In that article he breaks down how dominant and awesome P&G’s power is (through Gillette). And how remarkable it is that the advent of AWS and DSC found a chink in the armor that could be exploited to build a great and sustainable business that actually threatens the incumbent. Ben argues that the implications of this disruption are that TV advertising will be severely negatively impacted by the reduction of advertising by… P&G. Pretty amazing analysis when you think about it.
Despite loving the service and liking the product, after using Dollar Shave Club for about a year or so, I switched to Harry’s – in my view a better quality razor at similar price, and with a similar process. However, as a process guy, Harry’s takes it even further by owning the means of production of the razors at a factory in Germany. This is the kind of stuff process geeks really love.
So if DSC was so great, why did I switch? A couple of reasons:
- The razors were noticeably worse than Gillette Fusion blades, which I still use occasionally when I want an especially close shave.
- Some of the new products introduced didn’t appeal to me, and in fact turned me off from the brand (Butt Wipes?). In some fashion they seemed to cross the line from disrespecting the incumbent competition to disrespecting the customer. That’s just a matter of opinion as their revenues roughly doubled since I quit the service (!)

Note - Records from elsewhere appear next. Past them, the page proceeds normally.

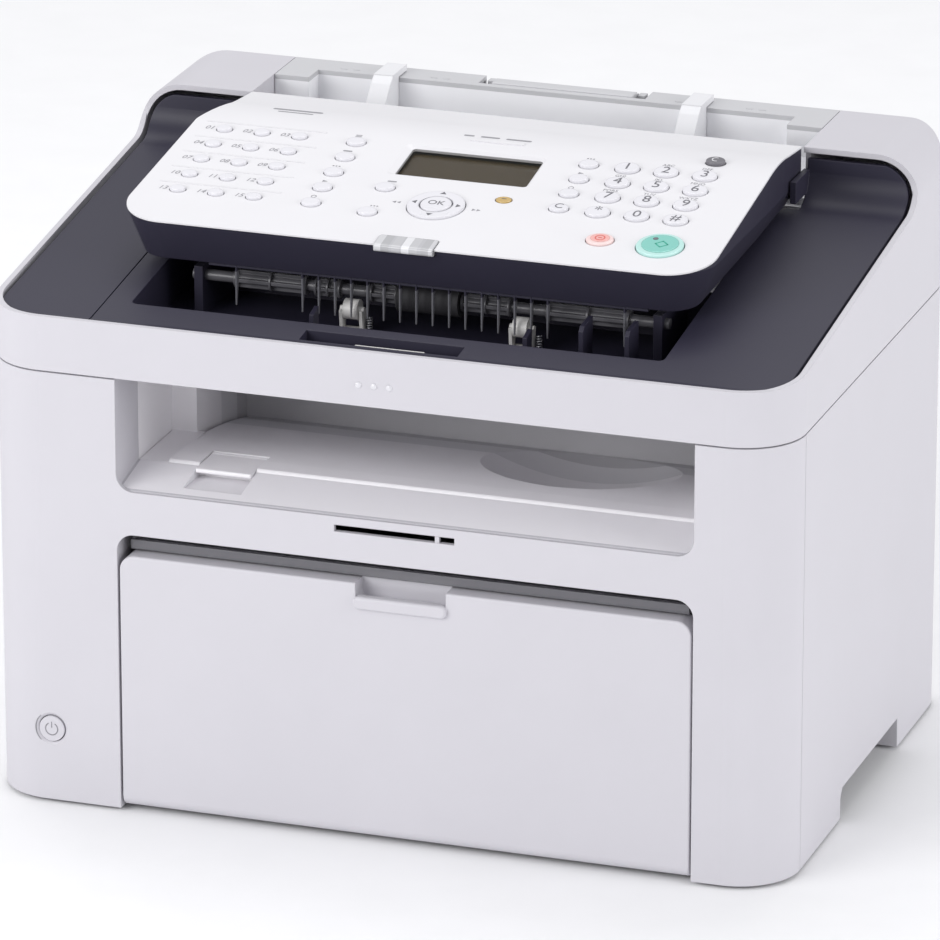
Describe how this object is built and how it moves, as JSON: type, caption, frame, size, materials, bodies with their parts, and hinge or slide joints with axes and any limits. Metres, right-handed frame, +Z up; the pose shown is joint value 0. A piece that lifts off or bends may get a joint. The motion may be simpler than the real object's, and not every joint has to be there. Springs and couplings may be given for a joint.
{
  "type": "fax machine",
  "caption": "Compact laser fax machine with a sloping operation panel, document feeder on top, open output bay and a fold-down paper door at the front.",
  "frame": {"origin": "centre of the bounding box at the bottom of the rubber feet", "axes": "+Z up, the front with the bay and the paper door faces -Y, +X to the right of a user in front of it"},
  "size_m": [0.372, 0.2645, 0.2815],
  "materials": {
    "housing": "fine-textured",
    "housing_inner": "fine-textured",
    "panel_white": "satin",
    "deck_grey": "fine-textured",
    "feeder_grey": "fine-textured",
    "key_white": "satin",
    "key_dark": "satin",
    "stop_pink": "satin",
    "start_green": "gloss",
    "lcd_glass": "gloss",
    "window_clear": "gloss",
    "lens": "gloss",
    "smoked": "gloss",
    "black_plastic": "matt",
    "roller_rubber": "matt",
    "foot_rubber": "matt",
    "white_plastic": "satin",
    "galvanised": "brushed",
    "screw_steel": "zinc plated",
    "board": "solder resist"
  },
  "bodies": {
    "base": {"base_frame": "galvanised", "front_shell": "housing", "side_cover_left": "housing", "side_cover_right": "housing", "rear_cover": "housing", "casing_screws": "screw_steel", "rubber_feet": "foot_rubber", "output_tray": "housing_inner", "toner_cartridge": "black_plastic", "laser_unit": "black_plastic", "fuser_unit": "galvanised", "main_board": "board", "drive_unit": "white_plastic", "power_inlet": "black_plastic", "line_jacks": "black_plastic"},
    "upper_unit": {"upper_housing": "housing", "deck_cover": "deck_grey", "pinch_rollers": "white_plastic", "image_sensor": "black_plastic", "document_tray": "feeder_grey"},
    "operation_panel": {"panel_plate": "panel_white", "panel_shell": "deck_grey", "panel_board": "board", "lcd_window": "window_clear", "lcd_module": "lcd_glass", "indicator_lenses": "lens"},
    "tray_door": {"tray_door": "housing"},
    "dust_cover": {"dust_cover": "smoked"},
    "paper_guide_left": {"paper_guide_left": "black_plastic"},
    "paper_guide_right": {"paper_guide_right": "black_plastic"},
    "paper_stop": {"paper_stop": "housing_inner"},
    "exit_roller": {"exit_roller": "roller_rubber"},
    "pickup_roller": {"pickup_roller": "roller_rubber"},
    "power_button": {"power_button": "key_white"},
    "feed_roller": {"feed_roller": "roller_rubber"},
    "document_guide_left": {"document_guide_left": "feeder_grey"},
    "document_guide_right": {"document_guide_right": "feeder_grey"},
    "guide_pinion": {"guide_pinion": "white_plastic"},
    "document_flap": {"document_flap": "feeder_grey"},
    "one_touch_keys": {"one_touch_keys": "key_white"},
    "mode_keys": {"mode_keys": "key_white"},
    "menu_keys": {"menu_keys": "key_white"},
    "small_keys": {"small_keys": "key_white"},
    "nav_ring": {"nav_ring": "key_white"},
    "ok_key": {"ok_key": "key_white"},
    "energy_saver_key": {"energy_saver_key": "key_dark"},
    "stop_key": {"stop_key": "stop_pink"},
    "start_key": {"start_key": "start_green"},
    "key_1": {"key_1": "key_white"},
    "key_2": {"key_2": "key_white"},
    "key_3": {"key_3": "key_white"},
    "key_4": {"key_4": "key_white"},
    "key_5": {"key_5": "key_white"},
    "key_6": {"key_6": "key_white"},
    "key_7": {"key_7": "key_white"},
    "key_8": {"key_8": "key_white"},
    "key_9": {"key_9": "key_white"},
    "key_star": {"key_star": "key_white"},
    "key_0": {"key_0": "key_white"},
    "key_hash": {"key_hash": "key_white"}
  },
  "joints": [
    {"name": "upper_unit_hinge", "type": "hinge", "parent": "base", "child": "upper_unit", "pos_m": [0, 0.125, 0.1995], "axis": [-1, 0, 0], "range_deg": [0, 38]},
    {"name": "panel_hinge", "type": "hinge", "parent": "upper_unit", "child": "operation_panel", "pos_m": [0, 0.055, 0.262], "axis": [-1, 0, 0], "range_deg": [0, 40]},
    {"name": "tray_door_hinge", "type": "hinge", "parent": "base", "child": "tray_door", "pos_m": [0.0113, -0.126, 0.0075], "axis": [1, 0, 0], "range_deg": [0, 90]},
    {"name": "dust_cover_slide", "type": "slide", "parent": "base", "child": "dust_cover", "axis": [0, -1, 0], "range_m": [0, 0.12]},
    {"name": "paper_guide_left_slide", "type": "slide", "parent": "base", "child": "paper_guide_left", "axis": [1, 0, 0], "range_m": [0, 0.05]},
    {"name": "paper_guide_right_slide", "type": "slide", "parent": "base", "child": "paper_guide_right", "axis": [-1, 0, 0], "range_m": [0, 0.05]},
    {"name": "paper_stop_hinge", "type": "hinge", "parent": "base", "child": "paper_stop", "pos_m": [-0.08, -0.087, 0.157], "axis": [-1, 0, 0], "range_deg": [0, 80]},
    {"name": "exit_roller_spin", "type": "hinge", "parent": "base", "child": "exit_roller", "pos_m": [0.0172, 0.011, 0.1905], "axis": [1, 0, 0], "continuous": true},
    {"name": "pickup_roller_spin", "type": "hinge", "parent": "base", "child": "pickup_roller", "pos_m": [0.005, 0.037, 0.066], "axis": [1, 0, 0], "continuous": true},
    {"name": "power_button_press", "type": "slide", "parent": "base", "child": "power_button", "axis": [0, 1, 0], "range_m": [0, 0.0015], "stiffness_N_per_m": 400},
    {"name": "feed_roller_spin", "type": "hinge", "parent": "upper_unit", "child": "feed_roller", "pos_m": [-0.001, -0.057, 0.2312], "axis": [1, 0, 0], "continuous": true},
    {"name": "document_guide_left_slide", "type": "slide", "parent": "upper_unit", "child": "document_guide_left", "axis": [1, 0, 0], "range_m": [-0.024, 0.025]},
    {"name": "document_guide_right_slide", "type": "slide", "parent": "upper_unit", "child": "document_guide_right", "axis": [-1, 0, 0], "range_m": [-0.024, 0.025]},
    {"name": "guide_pinion_spin", "type": "hinge", "parent": "upper_unit", "child": "guide_pinion", "pos_m": [-0.006, 0.109, 0.245], "axis": [0, 1, 0], "range_deg": [-385, 370]},
    {"name": "document_flap_hinge", "type": "hinge", "parent": "upper_unit", "child": "document_flap", "pos_m": [0.002, 0.128, 0.2734], "axis": [-1, 0, 0], "range_deg": [0, 140]},
    {"name": "one_touch_keys_press", "type": "slide", "parent": "operation_panel", "child": "one_touch_keys", "axis": [0, 0.1695, -0.9855], "range_m": [0, 0.0009], "stiffness_N_per_m": 300},
    {"name": "mode_keys_press", "type": "slide", "parent": "operation_panel", "child": "mode_keys", "axis": [0, 0.1695, -0.9855], "range_m": [0, 0.0009], "stiffness_N_per_m": 300},
    {"name": "menu_keys_press", "type": "slide", "parent": "operation_panel", "child": "menu_keys", "axis": [0, 0.1695, -0.9855], "range_m": [0, 0.0009], "stiffness_N_per_m": 300},
    {"name": "small_keys_press", "type": "slide", "parent": "operation_panel", "child": "small_keys", "axis": [0, 0.1695, -0.9855], "range_m": [0, 0.0009], "stiffness_N_per_m": 300},
    {"name": "nav_ring_press", "type": "slide", "parent": "operation_panel", "child": "nav_ring", "axis": [0, 0.1695, -0.9855], "range_m": [0, 0.0009], "stiffness_N_per_m": 300},
    {"name": "ok_key_press", "type": "slide", "parent": "operation_panel", "child": "ok_key", "axis": [0, 0.1695, -0.9855], "range_m": [0, 0.0009], "stiffness_N_per_m": 300},
    {"name": "energy_saver_key_press", "type": "slide", "parent": "operation_panel", "child": "energy_saver_key", "axis": [0, 0.1695, -0.9855], "range_m": [0, 0.0009], "stiffness_N_per_m": 300},
    {"name": "stop_key_press", "type": "slide", "parent": "operation_panel", "child": "stop_key", "axis": [0, 0.1695, -0.9855], "range_m": [0, 0.0009], "stiffness_N_per_m": 300},
    {"name": "start_key_press", "type": "slide", "parent": "operation_panel", "child": "start_key", "axis": [0, 0.1695, -0.9855], "range_m": [0, 0.0009], "stiffness_N_per_m": 300},
    {"name": "key_1_press", "type": "slide", "parent": "operation_panel", "child": "key_1", "axis": [0, 0.1695, -0.9855], "range_m": [0, 0.0009], "stiffness_N_per_m": 300},
    {"name": "key_2_press", "type": "slide", "parent": "operation_panel", "child": "key_2", "axis": [0, 0.1695, -0.9855], "range_m": [0, 0.0009], "stiffness_N_per_m": 300},
    {"name": "key_3_press", "type": "slide", "parent": "operation_panel", "child": "key_3", "axis": [0, 0.1695, -0.9855], "range_m": [0, 0.0009], "stiffness_N_per_m": 300},
    {"name": "key_4_press", "type": "slide", "parent": "operation_panel", "child": "key_4", "axis": [0, 0.1695, -0.9855], "range_m": [0, 0.0009], "stiffness_N_per_m": 300},
    {"name": "key_5_press", "type": "slide", "parent": "operation_panel", "child": "key_5", "axis": [0, 0.1695, -0.9855], "range_m": [0, 0.0009], "stiffness_N_per_m": 300},
    {"name": "key_6_press", "type": "slide", "parent": "operation_panel", "child": "key_6", "axis": [0, 0.1695, -0.9855], "range_m": [0, 0.0009], "stiffness_N_per_m": 300},
    {"name": "key_7_press", "type": "slide", "parent": "operation_panel", "child": "key_7", "axis": [0, 0.1695, -0.9855], "range_m": [0, 0.0009], "stiffness_N_per_m": 300},
    {"name": "key_8_press", "type": "slide", "parent": "operation_panel", "child": "key_8", "axis": [0, 0.1695, -0.9855], "range_m": [0, 0.0009], "stiffness_N_per_m": 300},
    {"name": "key_9_press", "type": "slide", "parent": "operation_panel", "child": "key_9", "axis": [0, 0.1695, -0.9855], "range_m": [0, 0.0009], "stiffness_N_per_m": 300},
    {"name": "key_star_press", "type": "slide", "parent": "operation_panel", "child": "key_star", "axis": [0, 0.1695, -0.9855], "range_m": [0, 0.0009], "stiffness_N_per_m": 300},
    {"name": "key_0_press", "type": "slide", "parent": "operation_panel", "child": "key_0", "axis": [0, 0.1695, -0.9855], "range_m": [0, 0.0009], "stiffness_N_per_m": 300},
    {"name": "key_hash_press", "type": "slide", "parent": "operation_panel", "child": "key_hash", "axis": [0, 0.1695, -0.9855], "range_m": [0, 0.0009], "stiffness_N_per_m": 300}
  ],
  "couplings": [
    {"joint": "paper_guide_right_slide", "follows": "paper_guide_left_slide", "ratio": 1},
    {"joint": "document_guide_right_slide", "follows": "document_guide_left_slide", "ratio": 1},
    {"joint": "guide_pinion_spin", "follows": "document_guide_left_slide", "rad_per_m": -263}
  ]
}
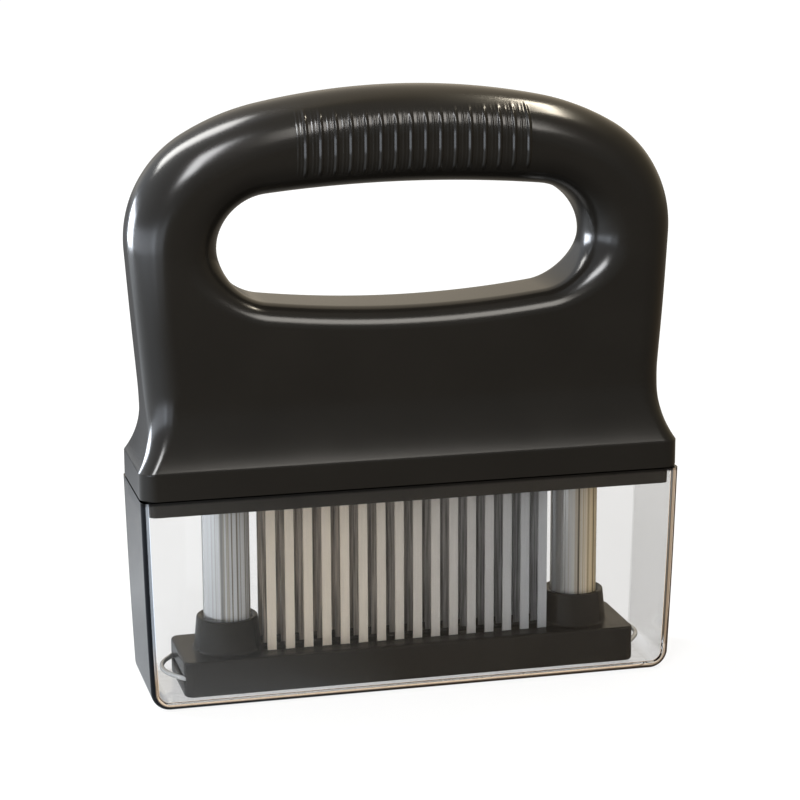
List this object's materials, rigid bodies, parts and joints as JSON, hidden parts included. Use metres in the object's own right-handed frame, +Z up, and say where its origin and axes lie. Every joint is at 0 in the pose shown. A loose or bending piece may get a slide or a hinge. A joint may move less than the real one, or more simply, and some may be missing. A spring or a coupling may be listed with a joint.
{
  "type": "blade meat tenderizer",
  "caption": "Hand-held meat tenderizer: D-shaped handle over rows of needle-like flat blades, with a spring-loaded guard plate on two posts and a clear storage cover.",
  "frame": {"origin": "middle of the cover's underside", "axes": "+X to the right along the handle, +Y to the back, +Z up from the cover to the grip"},
  "size_m": [0.15, 0.035, 0.165],
  "materials": {
    "handle_plastic": "satin-gloss moulded black, fine grain",
    "black_plastic": "smooth moulded black",
    "bush_plastic": "plain moulded bearing plastic",
    "clear_plastic": "clear injection-moulded plastic, polished",
    "blade_steel": "stamped stainless, fine along-blade grain",
    "steel_strip": "plain cold-rolled",
    "polished_tube": "polished drawn tube",
    "spring_wire": "drawn wire",
    "turned_steel": "turned",
    "screw_steel": "zinc plated"
  },
  "bodies": {
    "cover": {"clear_cover": "clear_plastic"},
    "handle": {"handle_front_shell": "handle_plastic", "handle_rear_shell": "handle_plastic", "base_plate": "black_plastic", "blade_holder": "black_plastic", "blade_clamp_plate": "steel_strip", "blade_row_front": "blade_steel", "blade_row_middle": "blade_steel", "blade_row_rear": "blade_steel", "guide_bush_left": "bush_plastic", "guide_bush_right": "bush_plastic", "spring_rod_left": "turned_steel", "spring_rod_right": "turned_steel", "base_screws": "screw_steel", "shell_screws": "screw_steel", "clamp_screws": "screw_steel"},
    "guard": {"guard_plate": "black_plastic", "guide_post_left": "polished_tube", "guide_post_right": "polished_tube", "post_plug_left": "bush_plastic", "post_plug_right": "bush_plastic", "post_cap_left": "bush_plastic", "post_cap_right": "bush_plastic", "spring_left": "spring_wire", "spring_right": "spring_wire", "retaining_clip_left": "spring_wire", "retaining_clip_right": "spring_wire"}
  },
  "joints": [
    {"name": "lift_out_of_cover", "type": "slide", "parent": "cover", "child": "handle", "axis": [0, 0, 1], "range_m": [0, 0.08]},
    {"name": "guard_slide", "type": "slide", "parent": "handle", "child": "guard", "axis": [0, 0, 1], "range_m": [0, 0.028], "stiffness_N_per_m": 500, "springref_m": -0.02, "deforming": ["spring_left", "spring_right"]}
  ]
}
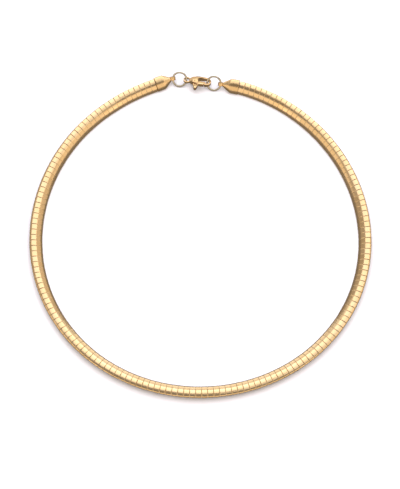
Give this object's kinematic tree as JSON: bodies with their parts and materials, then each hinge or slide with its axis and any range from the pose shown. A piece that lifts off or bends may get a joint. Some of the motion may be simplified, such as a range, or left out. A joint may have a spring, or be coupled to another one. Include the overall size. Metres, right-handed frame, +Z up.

Things like that opened the door to trying a similar service (Harry’s) with potentially superior product. And indeed I like the razors a bit better. I’d still argue that the Gillette Fusion gives the best shave on Day 1, and Consumer Reports agrees. But at $5/cartridge you’re likely not swapping them out as often. In a sense what you’re after is the optimum balance between price and performance to get he “best average shave” which declines in quality over time each time you use the same cartridge…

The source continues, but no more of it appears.